Data excerpt.

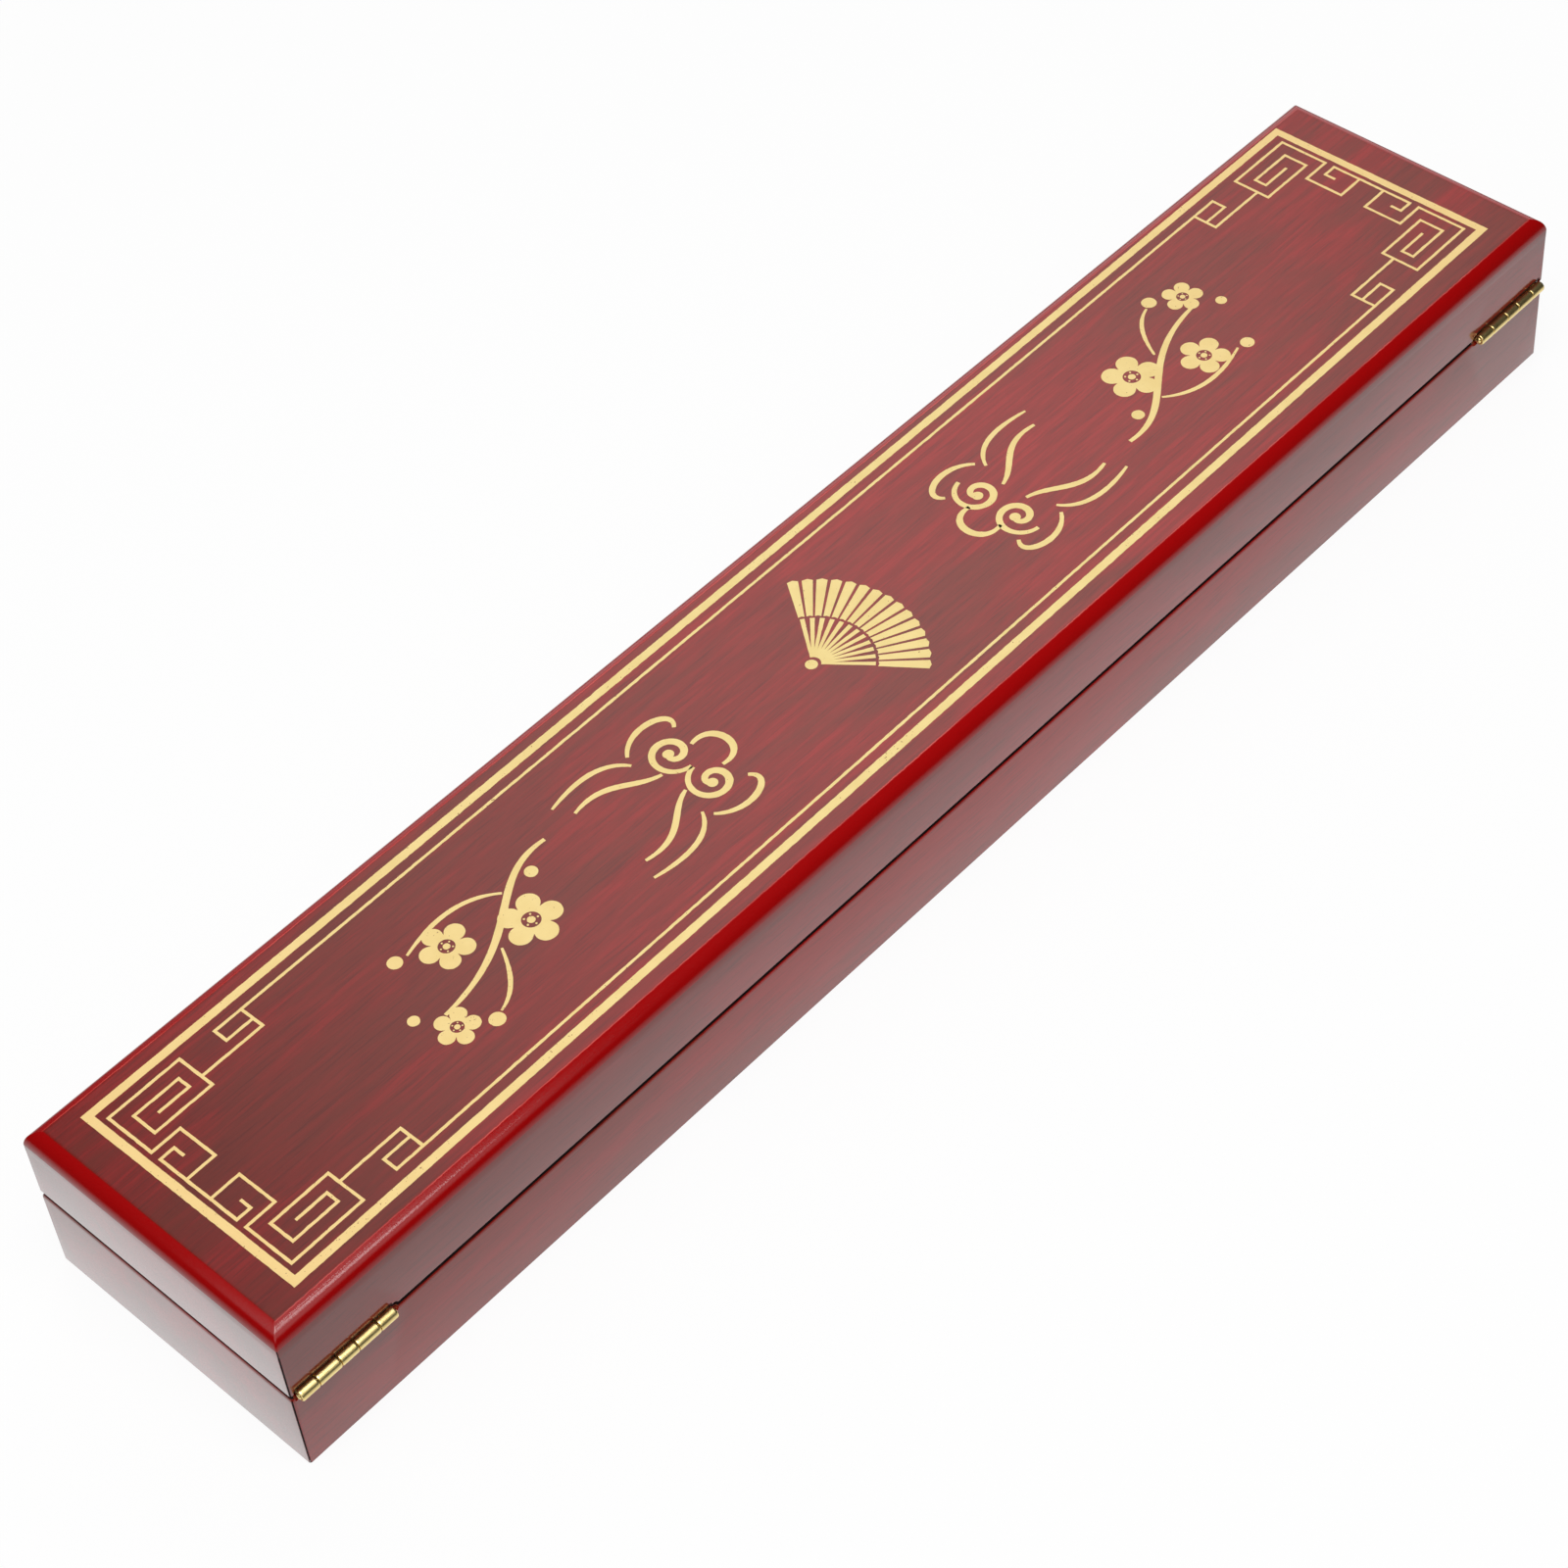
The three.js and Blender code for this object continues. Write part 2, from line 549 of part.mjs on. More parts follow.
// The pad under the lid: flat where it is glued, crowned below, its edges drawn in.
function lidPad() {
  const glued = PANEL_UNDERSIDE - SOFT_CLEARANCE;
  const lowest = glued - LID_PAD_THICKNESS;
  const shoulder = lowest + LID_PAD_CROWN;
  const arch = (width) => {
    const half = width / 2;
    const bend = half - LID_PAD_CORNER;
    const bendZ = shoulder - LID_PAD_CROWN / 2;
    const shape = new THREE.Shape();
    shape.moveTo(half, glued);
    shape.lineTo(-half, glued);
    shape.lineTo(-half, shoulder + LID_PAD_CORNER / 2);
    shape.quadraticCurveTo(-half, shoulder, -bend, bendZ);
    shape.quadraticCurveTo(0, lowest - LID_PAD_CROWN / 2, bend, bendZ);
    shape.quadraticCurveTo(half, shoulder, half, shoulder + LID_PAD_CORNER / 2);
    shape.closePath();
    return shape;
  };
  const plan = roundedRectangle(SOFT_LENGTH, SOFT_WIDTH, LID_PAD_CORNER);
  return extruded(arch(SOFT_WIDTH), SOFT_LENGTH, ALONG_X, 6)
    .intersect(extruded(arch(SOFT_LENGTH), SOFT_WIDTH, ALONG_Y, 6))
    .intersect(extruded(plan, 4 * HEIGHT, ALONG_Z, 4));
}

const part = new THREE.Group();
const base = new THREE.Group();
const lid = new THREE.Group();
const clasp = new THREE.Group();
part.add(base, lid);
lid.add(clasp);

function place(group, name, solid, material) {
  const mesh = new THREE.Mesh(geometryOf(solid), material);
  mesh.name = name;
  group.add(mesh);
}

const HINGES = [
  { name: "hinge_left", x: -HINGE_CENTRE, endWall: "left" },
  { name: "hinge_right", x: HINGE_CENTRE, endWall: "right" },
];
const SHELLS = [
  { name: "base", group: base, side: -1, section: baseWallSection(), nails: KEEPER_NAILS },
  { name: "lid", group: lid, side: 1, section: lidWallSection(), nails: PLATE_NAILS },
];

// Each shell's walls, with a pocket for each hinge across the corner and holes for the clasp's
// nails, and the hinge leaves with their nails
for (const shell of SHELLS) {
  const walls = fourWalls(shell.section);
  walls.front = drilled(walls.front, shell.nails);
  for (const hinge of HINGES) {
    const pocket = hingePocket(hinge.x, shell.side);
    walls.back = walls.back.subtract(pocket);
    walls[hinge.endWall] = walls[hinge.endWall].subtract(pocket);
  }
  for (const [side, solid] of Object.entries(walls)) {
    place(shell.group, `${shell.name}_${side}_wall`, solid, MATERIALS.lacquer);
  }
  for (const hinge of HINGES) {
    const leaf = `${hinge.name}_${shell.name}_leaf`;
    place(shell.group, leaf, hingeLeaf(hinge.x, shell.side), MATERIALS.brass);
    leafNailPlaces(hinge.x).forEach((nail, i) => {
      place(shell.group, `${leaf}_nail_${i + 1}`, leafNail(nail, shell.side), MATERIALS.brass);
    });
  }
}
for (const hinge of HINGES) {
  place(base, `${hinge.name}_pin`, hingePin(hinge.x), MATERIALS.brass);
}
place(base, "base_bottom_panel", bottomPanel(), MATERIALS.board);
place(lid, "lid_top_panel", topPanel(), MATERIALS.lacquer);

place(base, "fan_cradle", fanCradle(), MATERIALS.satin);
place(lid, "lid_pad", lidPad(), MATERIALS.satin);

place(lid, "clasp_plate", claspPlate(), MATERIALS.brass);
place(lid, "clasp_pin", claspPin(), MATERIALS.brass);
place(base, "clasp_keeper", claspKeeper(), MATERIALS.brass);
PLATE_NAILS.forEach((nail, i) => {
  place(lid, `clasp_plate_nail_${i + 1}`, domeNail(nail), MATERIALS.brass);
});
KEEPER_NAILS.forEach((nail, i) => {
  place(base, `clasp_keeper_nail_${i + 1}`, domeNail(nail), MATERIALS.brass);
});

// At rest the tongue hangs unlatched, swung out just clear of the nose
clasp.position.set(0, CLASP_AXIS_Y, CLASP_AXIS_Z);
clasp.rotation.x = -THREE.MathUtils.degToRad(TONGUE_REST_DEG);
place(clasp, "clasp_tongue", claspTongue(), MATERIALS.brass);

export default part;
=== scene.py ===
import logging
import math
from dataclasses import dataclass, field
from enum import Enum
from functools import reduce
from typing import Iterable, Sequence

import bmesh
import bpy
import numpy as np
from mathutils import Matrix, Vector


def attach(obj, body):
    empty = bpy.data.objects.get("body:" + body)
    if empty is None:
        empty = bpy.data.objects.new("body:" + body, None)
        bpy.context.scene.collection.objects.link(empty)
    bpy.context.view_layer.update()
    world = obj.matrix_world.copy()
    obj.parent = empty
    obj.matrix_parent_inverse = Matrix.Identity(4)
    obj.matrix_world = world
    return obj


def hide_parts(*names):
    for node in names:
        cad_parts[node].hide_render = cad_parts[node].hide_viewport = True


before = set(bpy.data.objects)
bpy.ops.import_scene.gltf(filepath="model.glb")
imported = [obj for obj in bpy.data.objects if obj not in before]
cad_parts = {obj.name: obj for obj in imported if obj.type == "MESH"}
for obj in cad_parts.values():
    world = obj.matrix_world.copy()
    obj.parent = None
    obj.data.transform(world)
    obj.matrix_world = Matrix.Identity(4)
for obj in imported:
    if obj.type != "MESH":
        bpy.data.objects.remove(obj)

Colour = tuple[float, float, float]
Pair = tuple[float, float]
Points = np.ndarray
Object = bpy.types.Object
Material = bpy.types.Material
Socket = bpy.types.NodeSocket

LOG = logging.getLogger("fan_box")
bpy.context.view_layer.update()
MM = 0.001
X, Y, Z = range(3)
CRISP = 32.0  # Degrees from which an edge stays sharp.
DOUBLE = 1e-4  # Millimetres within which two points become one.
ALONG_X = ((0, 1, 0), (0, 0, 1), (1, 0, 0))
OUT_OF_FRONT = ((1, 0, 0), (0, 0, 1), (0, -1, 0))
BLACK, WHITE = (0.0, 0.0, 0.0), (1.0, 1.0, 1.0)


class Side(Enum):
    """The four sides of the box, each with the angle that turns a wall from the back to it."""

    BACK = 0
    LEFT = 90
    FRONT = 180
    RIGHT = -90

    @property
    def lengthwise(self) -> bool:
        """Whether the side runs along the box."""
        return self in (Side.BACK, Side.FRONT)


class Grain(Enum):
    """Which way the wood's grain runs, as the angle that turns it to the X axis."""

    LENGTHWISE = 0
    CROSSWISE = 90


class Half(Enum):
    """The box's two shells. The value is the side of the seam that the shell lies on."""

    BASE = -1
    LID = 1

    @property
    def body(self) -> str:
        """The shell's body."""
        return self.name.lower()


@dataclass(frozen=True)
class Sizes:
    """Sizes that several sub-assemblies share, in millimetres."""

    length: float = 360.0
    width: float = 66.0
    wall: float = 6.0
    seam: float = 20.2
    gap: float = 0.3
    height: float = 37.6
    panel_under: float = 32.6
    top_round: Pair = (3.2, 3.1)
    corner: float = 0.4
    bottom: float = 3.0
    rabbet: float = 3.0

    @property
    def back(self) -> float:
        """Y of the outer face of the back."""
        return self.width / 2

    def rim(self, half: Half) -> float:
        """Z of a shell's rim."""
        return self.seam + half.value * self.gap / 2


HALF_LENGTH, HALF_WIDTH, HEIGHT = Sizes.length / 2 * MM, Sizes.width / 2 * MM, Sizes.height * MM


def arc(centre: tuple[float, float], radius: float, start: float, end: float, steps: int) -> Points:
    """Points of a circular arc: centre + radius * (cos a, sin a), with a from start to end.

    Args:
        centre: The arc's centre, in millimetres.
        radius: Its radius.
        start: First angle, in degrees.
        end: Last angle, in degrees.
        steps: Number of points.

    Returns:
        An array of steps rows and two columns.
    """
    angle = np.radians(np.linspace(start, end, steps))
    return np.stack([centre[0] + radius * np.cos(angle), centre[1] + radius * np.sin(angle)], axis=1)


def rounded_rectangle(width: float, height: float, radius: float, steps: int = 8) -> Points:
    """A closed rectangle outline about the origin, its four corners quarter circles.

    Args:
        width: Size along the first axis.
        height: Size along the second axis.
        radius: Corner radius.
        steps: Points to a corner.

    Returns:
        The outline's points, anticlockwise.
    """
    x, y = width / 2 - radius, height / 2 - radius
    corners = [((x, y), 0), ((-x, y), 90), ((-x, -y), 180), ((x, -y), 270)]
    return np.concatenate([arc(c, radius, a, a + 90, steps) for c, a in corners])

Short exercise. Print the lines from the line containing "of the nose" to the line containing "before = set(bpy.data.objects)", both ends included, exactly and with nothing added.

Output for this exercise.
// At rest the tongue hangs unlatched, swung out just clear of the nose
clasp.position.set(0, CLASP_AXIS_Y, CLASP_AXIS_Z);
clasp.rotation.x = -THREE.MathUtils.degToRad(TONGUE_REST_DEG);
place(clasp, "clasp_tongue", claspTongue(), MATERIALS.brass);

export default part;
=== scene.py ===
import logging
import math
from dataclasses import dataclass, field
from enum import Enum
from functools import reduce
from typing import Iterable, Sequence

import bmesh
import bpy
import numpy as np
from mathutils import Matrix, Vector


def attach(obj, body):
    empty = bpy.data.objects.get("body:" + body)
    if empty is None:
        empty = bpy.data.objects.new("body:" + body, None)
        bpy.context.scene.collection.objects.link(empty)
    bpy.context.view_layer.update()
    world = obj.matrix_world.copy()
    obj.parent = empty
    obj.matrix_parent_inverse = Matrix.Identity(4)
    obj.matrix_world = world
    return obj


def hide_parts(*names):
    for node in names:
        cad_parts[node].hide_render = cad_parts[node].hide_viewport = True


before = set(bpy.data.objects)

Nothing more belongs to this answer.